• **DATA SECTION**:
──────────────────────────────

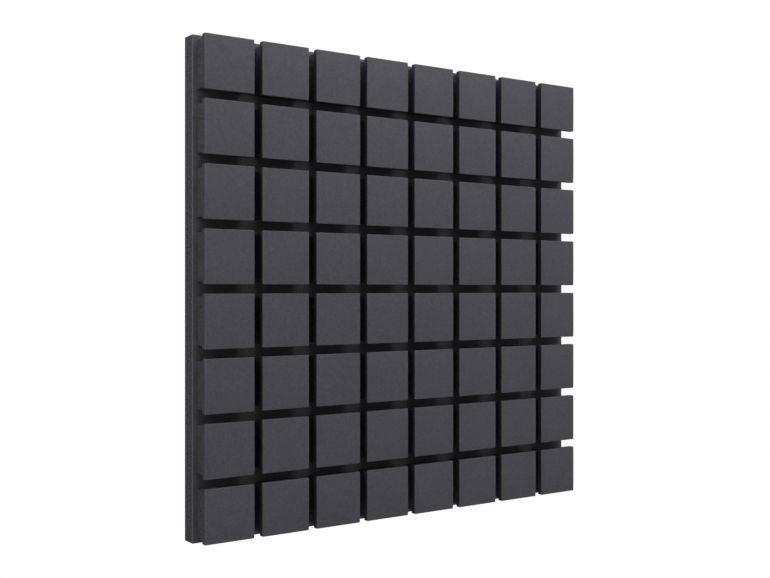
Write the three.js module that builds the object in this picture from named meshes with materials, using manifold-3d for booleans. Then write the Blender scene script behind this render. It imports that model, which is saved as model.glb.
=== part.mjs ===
// Acoustic foam panel: a square backing slab that carries a grid of overhanging square blocks.
// Millimetres, +Z up. The blocks face -Y, and the back of the slab lies in the plane y = 0.
// The origin is the middle of that back face.
//
// Each block is a head, a thin square plate with bevelled front edges, on a narrower neck.
// T-shaped grooves part the blocks both ways. A row of blocks is one foam bar, glued to the slab:
// its necks stay joined by a thin root web at the bottom of the upright grooves.

import * as THREE from "three";
import { mergeVertices } from "three/addons/utils/BufferGeometryUtils.js";
import Module from "manifold-3d";

const wasm = await Module();
wasm.setup();

// Driving dimensions
const panelWidth = 600;
const panelHeight = 600;
const slabThickness = 21;
const blockDepth = 28;
const edgeLedge = 3;
const grooveWidth = 11;
const headThickness = 7.5;
const headBevel = 0.8;
const neckInset = 3.2;
const webThickness = 2;

const columnCount = 8;
const rowCount = 8;

// How far a cutter reaches past what it cuts
const cutOverrun = 5;

// Sizes of a block and the grid
const headWidth = (panelWidth - 2 * edgeLedge - (columnCount - 1) * grooveWidth) / columnCount;
const headHeight = (panelHeight - 2 * edgeLedge - (rowCount - 1) * grooveWidth) / rowCount;
const columnPitch = headWidth + grooveWidth;
const rowPitch = headHeight + grooveWidth;
const rowLength = columnCount * columnPitch - grooveWidth;

// Depths along Y, from the wall to the room
const slabFront = -slabThickness;
const webFront = slabFront - webThickness;
const headFront = slabFront - blockDepth;
const bevelBack = headFront + headBevel;
const headBack = headFront + headThickness;

const blockGrey = 0x4f4e52;
const slabGrey = 0x454449;
const foamRoughness = 0.95;

// A closed three.js geometry as a solid that can be cut
function toSolid(geometry) {
  geometry.deleteAttribute("normal");
  geometry.deleteAttribute("uv");
  const merged = mergeVertices(geometry);
  const vertProperties = Float32Array.from(merged.attributes.position.array);
  const triVerts = Uint32Array.from(merged.index.array);
  return new wasm.Manifold(new wasm.Mesh({ numProp: 3, vertProperties, triVerts }));
}

// A solid as an indexed geometry
function toGeometry(solid) {
  const { vertProperties, triVerts } = solid.getMesh();
  const geometry = new THREE.BufferGeometry();
  geometry.setAttribute("position", new THREE.BufferAttribute(Float32Array.from(vertProperties), 3));
  geometry.setIndex(new THREE.BufferAttribute(Uint32Array.from(triVerts), 1));
  geometry.computeVertexNormals();
  return geometry;
}

// An outline drawn in X and Y, extruded to both sides of the plane z = 0
function extrudeOutline(outline, length) {
  const shape = new THREE.Shape(outline.map(([x, y]) => new THREE.Vector2(x, y)));
  const geometry = new THREE.ExtrudeGeometry(shape, { depth: length, bevelEnabled: false });
  return geometry.translate(0, 0, -length / 2);
}

// Closes one half of a symmetric outline: its points in reverse with the coordinate at index mirrored
function withMirror(half, index) {
  const mirrored = half.map((point) => point.map((value, i) => (i === index ? -value : value)));
  return [...half, ...mirrored.reverse()];
}

// One foam bar along X before its grooves are cut: bevelled head over a narrower neck, in Y and Z
function barSolid() {
  const headHalf = headHeight / 2;
  const neckHalf = headHalf - neckInset;
  const lowerHalf = [
    [slabFront, -neckHalf],
    [headBack, -neckHalf],
    [headBack, -headHalf],
    [bevelBack, -headHalf],
    [headFront, -headHalf + headBevel],
  ];
  const turnYZX = new THREE.Matrix4().makeBasis(
    new THREE.Vector3(0, 1, 0),
    new THREE.Vector3(0, 0, 1),
    new THREE.Vector3(1, 0, 0),
  );
  return toSolid(extrudeOutline(withMirror(lowerHalf, 1), rowLength).applyMatrix4(turnYZX));
}

// The cutter of one upright groove at x: a bevelled mouth between two heads, wide between their necks
function grooveSolid(x, bottom) {
  const mouthHalf = grooveWidth / 2;
  const wideHalf = mouthHalf + neckInset;
  const leftHalf = [
    [-wideHalf, bottom],
    [-wideHalf, headBack],
    [-mouthHalf, headBack],
    [-mouthHalf, bevelBack],
    [-mouthHalf - headBevel - cutOverrun, headFront - cutOverrun],
  ];
  return toSolid(extrudeOutline(withMirror(leftHalf, 0), headHeight + 2 * cutOverrun).translate(x, 0, 0));
}

// The bar with its inner grooves down to the web, and its two ends recessed all the way to the slab
function rowGeometry() {
  let row = barSolid();
  for (let i = 0; i <= columnCount; i += 1) {
    const atEnd = i === 0 || i === columnCount;
    const bottom = atEnd ? slabFront + cutOverrun : webFront;
    row = row.subtract(grooveSolid((i - columnCount / 2) * columnPitch, bottom));
  }
  return toGeometry(row);
}

function foamMesh(name, geometry, color) {
  const material = new THREE.MeshStandardMaterial({ color, roughness: foamRoughness, metalness: 0 });
  const mesh = new THREE.Mesh(geometry, material);
  mesh.name = name;
  return mesh;
}

const panel = new THREE.Group();

const slab = foamMesh(
  "backing_slab",
  new THREE.BoxGeometry(panelWidth, slabThickness, panelHeight),
  slabGrey,
);
slab.position.y = -slabThickness / 2;
panel.add(slab);

// Rows are counted from the top
for (let i = 0; i < rowCount; i += 1) {
  const row = foamMesh(`block_row_${i + 1}`, rowGeometry(), blockGrey);
  row.position.z = ((rowCount - 1) / 2 - i) * rowPitch;
  panel.add(row);
}

export default panel;
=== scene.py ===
import math

import bpy
import numpy as np
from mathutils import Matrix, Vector


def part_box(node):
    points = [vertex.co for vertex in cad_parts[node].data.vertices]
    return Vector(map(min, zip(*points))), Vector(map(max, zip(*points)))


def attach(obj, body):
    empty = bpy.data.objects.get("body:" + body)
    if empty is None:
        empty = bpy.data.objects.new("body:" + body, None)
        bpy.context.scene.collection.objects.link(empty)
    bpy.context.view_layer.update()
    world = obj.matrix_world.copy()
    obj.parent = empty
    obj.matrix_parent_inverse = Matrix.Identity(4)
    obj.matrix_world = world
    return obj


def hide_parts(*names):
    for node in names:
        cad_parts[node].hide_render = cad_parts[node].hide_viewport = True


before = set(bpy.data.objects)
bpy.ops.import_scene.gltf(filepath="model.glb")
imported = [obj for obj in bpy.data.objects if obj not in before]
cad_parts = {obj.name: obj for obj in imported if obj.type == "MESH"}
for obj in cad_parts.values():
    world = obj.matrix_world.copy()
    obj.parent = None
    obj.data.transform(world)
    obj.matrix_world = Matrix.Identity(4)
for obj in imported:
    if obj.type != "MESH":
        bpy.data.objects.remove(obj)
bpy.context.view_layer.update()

mm = 0.001
slabLow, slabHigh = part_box("backing_slab")
rowNames = sorted(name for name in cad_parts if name.startswith("block_row_"))
print("frame loaded:", len(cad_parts), "nodes")


# sRGB hex to linear: the low part is a straight line, the rest a power of 2.4
def linearColor(hexCode):
    channels = [int(hexCode[i:i + 2], 16) / 255 for i in (1, 3, 5)]
    return tuple(c / 12.92 if c <= 0.04045 else ((c + 0.055) / 1.055) ** 2.4 for c in channels)


# Adds a node, sets its properties and inputs, and links the inputs that are given as sockets.
# An input goes by its name, with _ for a space, or by its number, as i0.
def addNode(tree, kind, settings=None, **links):
    node = tree.nodes.new(kind)
    for name, value in (settings or {}).items():
        setattr(node, name, value)
    for name, value in links.items():
        numbered = name[0] == "i" and name[1:].isdigit()
        key = int(name[1:]) if numbered else name.replace("_", " ")
        if isinstance(value, bpy.types.NodeSocket):
            tree.links.new(value, node.inputs[key])
        else:
            node.inputs[key].default_value = value
    return node


# How the grain of every foam here is drawn
grainLook = {
    "rimFrom": 0.15, "rimTo": 0.75,       # where a pit turns into its rim, in cells from the cell's middle
    "rimLift": 0.6,                       # what a rim gains, as a share of what a pit loses
    "noiseLow": 0.3, "noiseHigh": 0.7,    # noise seldom leaves this range, which is given the whole contrast
    "clumpDetail": 2.0, "clumpRoughness": 0.6,
    "patchDetail": 1.0, "patchRoughness": 0.5,
    "ior": 1.5,                           # polyurethane
}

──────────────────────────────

Search the data above for the string "model" and return every line that has it.

• **ANSWER TO THIS TASK**:
Write the three.js module that builds the object in this picture from named meshes with materials, using manifold-3d for booleans. Then write the Blender scene script behind this render. It imports that model, which is saved as model.glb.
bpy.ops.import_scene.gltf(filepath="model.glb")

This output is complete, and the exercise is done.